Even the philosophical elements, which are arguably the weakest parts of "Emissary," are relatable because they're rooted in Sisko's identity. When the alien prophets seek to understand linear, human existence, Sisko is teaching us and them about grief, loss, and how to move on even when every part of you just wants to lay down and die.
"Where No Man Has Gone Before" is seminal, but it ultimately only shows us one ship and only gives us a sense of who Kirk and Spock Are. "Emissary" is about an entire quadrant full of all kinds of alien life. It gives us a solid understanding of Sisko, Kira, Dax, O'Brien, Bashir, Quark, Odo, and Dukat.

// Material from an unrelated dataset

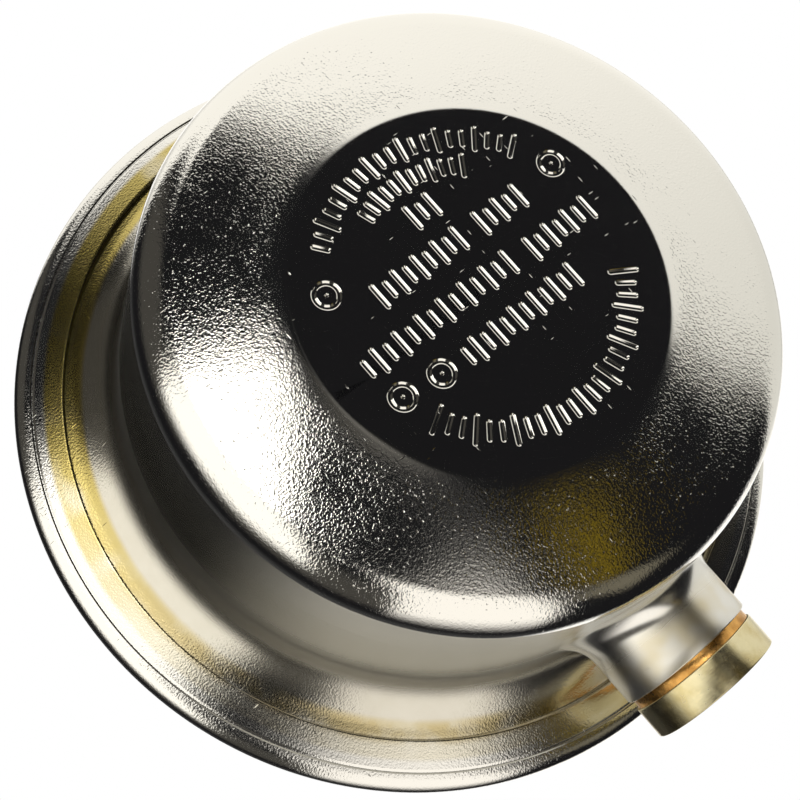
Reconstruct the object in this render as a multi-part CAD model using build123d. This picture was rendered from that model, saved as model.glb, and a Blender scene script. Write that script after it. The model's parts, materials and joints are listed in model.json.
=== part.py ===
"""Automatic air vent for a steam radiator: a brass can with a side inlet, a float and a screw-in orifice.

Millimetres. +Z is up, out of the orifice. The origin is the centre of the flat marking panel that the
vent stands on. The inlet's axis runs along +X.
"""

from build123d import *

import os
from math import cos, radians, sin, tan

# ---- Driving dimensions ----------------------------------------------------------------------------
SHEET = 0.55  # drawn brass sheet
CUP_R = 25.4  # outer radius of the bottom cup
SEAM_R = 33.6  # outer radius of the folded seam
SEAM_Z = 24.0  # underside of the fold
COVER_R = 28.0  # outer radius of the cover's wall
CROWN_Z = 56.0  # outer height of the cover's flat land
FLOAT_R = 20.5  # outer radius of the float's lower can
FLOAT_BASE_Z = 4.5  # where the float stands
FLOAT_TOP_Z = 42.0

# Bottom cup
PANEL_R = 14.5  # flat marking panel
KNUCKLE_R = 6.0  # soft bend round the panel
KNUCKLE_SLOPE = 5.0  # slope of the face where that bend ends
FACE_SLOPE = 12.0  # slope of the face where the corner starts
CORNER_R = 3.2
COVE_R = 2.8  # bend from the wall to the flange

# Seam, from the bottom up: folded rim, cup flange, solder, cover flange
SOLDER = 0.25
FOLD_GAP = 0.05
FLANGE_Z = SEAM_Z + SHEET
FLANGE_TOP_Z = FLANGE_Z + SHEET
SEAM_TOP_Z = FLANGE_TOP_Z + SOLDER + SHEET
BEAD_R = (SEAM_TOP_Z - SEAM_Z) / 2
FLANGE_R = SEAM_R - BEAD_R - FOLD_GAP
FOLD_EDGE_R = 29.65  # free edge of the folded rim

# Cover
LAND_R = 9.0  # flat land round the boss
CROWN_SLOPE = 12.0  # slope of the crown where the shoulder starts
SHOULDER_R = 20.0
COVER_COVE_R = 2.5
COVER_INSIDE_Z = CROWN_Z - SHEET

# Inlet
INLET_Z = 16.0
NECK_R = 6.02
NECK_BORE_R = NECK_R - SHEET
NECK_END = 31.2
NECK_FILLET = 2.2
BUSH_START = 25.2
BUSH_HEAD_X = 32.0
BUSH_END = 34.8
BUSH_HEAD_R = 5.87
BUSH_CHAMFER = 0.4
BRAZE = 0.25  # depth of the braze left in the groove
PORT_R = 4.37  # tapping size of the 1/8 inch taper pipe thread
PORT_MOUTH_R = 5.1

# Float stand
STRIP = 0.5
STRIP_WIDTH = 3.0
STAND_Z = FLOAT_BASE_Z - STRIP
STAND_RING = (15.5, 19.0)  # inner and outer radius
STAND_FOOT_R = 12.0
FINGER_R = 21.6
FINGER_HEIGHT = 8.0
STAND_TURNS = (60, 180, 300)

# Float
CAN_SHEET = 0.4
LOWER_CORNER_R = 1.2
UPPER_CORNER_R = 4.0
LAP_Z = 18.0  # lower edge of the upper can
LAP = 4.0
LAP_SOLDER = 0.5
CLAMP = 0.6
CLAMP_R = 19.5
DIAPHRAGM_Z = FLOAT_BASE_Z + CLAMP
DIAPHRAGM_R = 17.5
DIAPHRAGM_SHEET = 0.2
WINDOW_R = 13.5  # opening that the diaphragm closes
CORRUGATION_START_R = 5.0
CORRUGATION_PITCH = 2.6
CORRUGATION_DEPTH = 0.55
CORRUGATIONS = 3
FOOT_R = 3.0
FOOT_PAD_R = 4.5
FOOT_PAD = 0.8
FOOT_GAP = 1.5  # free travel of the foot above the cup
FILL_X = 10.0
FILL_R = 0.8
PELLET_R = 1.6

# Pin and its guide. At rest the pin's cone is 3 mm below the place where it shuts the seat.
PIN_R = 1.25
PIN_SOCKET_Z = FLOAT_TOP_Z + 0.4
PIN_CONE_Z = 49.8
PIN_TIP_Z = 51.3
PIN_TIP_R = 0.4
HOLDER_R = 3.0
HOLDER_HEIGHT = 2.5
GUIDE_Z = 48.0
GUIDE_LEG_R = 7.0
GUIDE_TAB = 1.5
GUIDE_WIDTH = 5.0
GUIDE_CLEARANCE = 0.1

# Orifice
BOSS_R = 5.5
BOSS_TOP_Z = 60.0
BOSS_CHAMFER = 0.4
SPIGOT_R = 5.0
SPIGOT_Z = 52.2
BOSS_FLANGE_R = 8.0
BOSS_FLANGE_Z = COVER_INSIDE_Z - 1.25
BOSS_SOLDER = 1.1
TAPPING_R = 2.75  # 1/4-28 thread at its minor radius
SHANK_R = 2.65
SHANK_Z = 55.0
WASHER = 0.6
WASHER_R = 4.1
HEX_ACROSS_FLATS = 8.0
HEX_HEIGHT = 4.0
HEX_CHAMFER_ANGLE = 30.0
HEX_CHAMFER_INSET = 0.25
ORIFICE_R = 0.6
COUNTERBORE_R = 1.5
COUNTERBORE_DEPTH = 7.1
SEAT_R = 3.4
SEAT_HOLE_R = 0.9
SEAT_ENTRY_R = 1.6
SEAT_CONE_Z = 53.5
SEAT_TOP_Z = 54.2

ON_BASE = (Align.CENTER, Align.CENTER, Align.MIN)


# ---- Helpers ---------------------------------------------------------------------------------------
def turned(*edges):
    """A solid turned about Z from a closed half section drawn as (radius, height)."""
    return revolve(Plane.XZ * make_face(edges), Axis.Z)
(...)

And "Emissary" leaves open as many questions as it answers. With this new worm hole, what will be the fate of Deep Space Nine and Bajor? What are these aliens? Are they truly prophets as the Bajoran faithful believe? And what is on the other side of that wormhole?
The pilot is called "Emissary" because Sisko is representing Bajor to the world. But it's also called "Emissary" because he's guiding and representing we human beings in this alien and unfamiliar world.
And for all those reasons that is why "Emissary" is the best pilot that Star Trek has ever produced.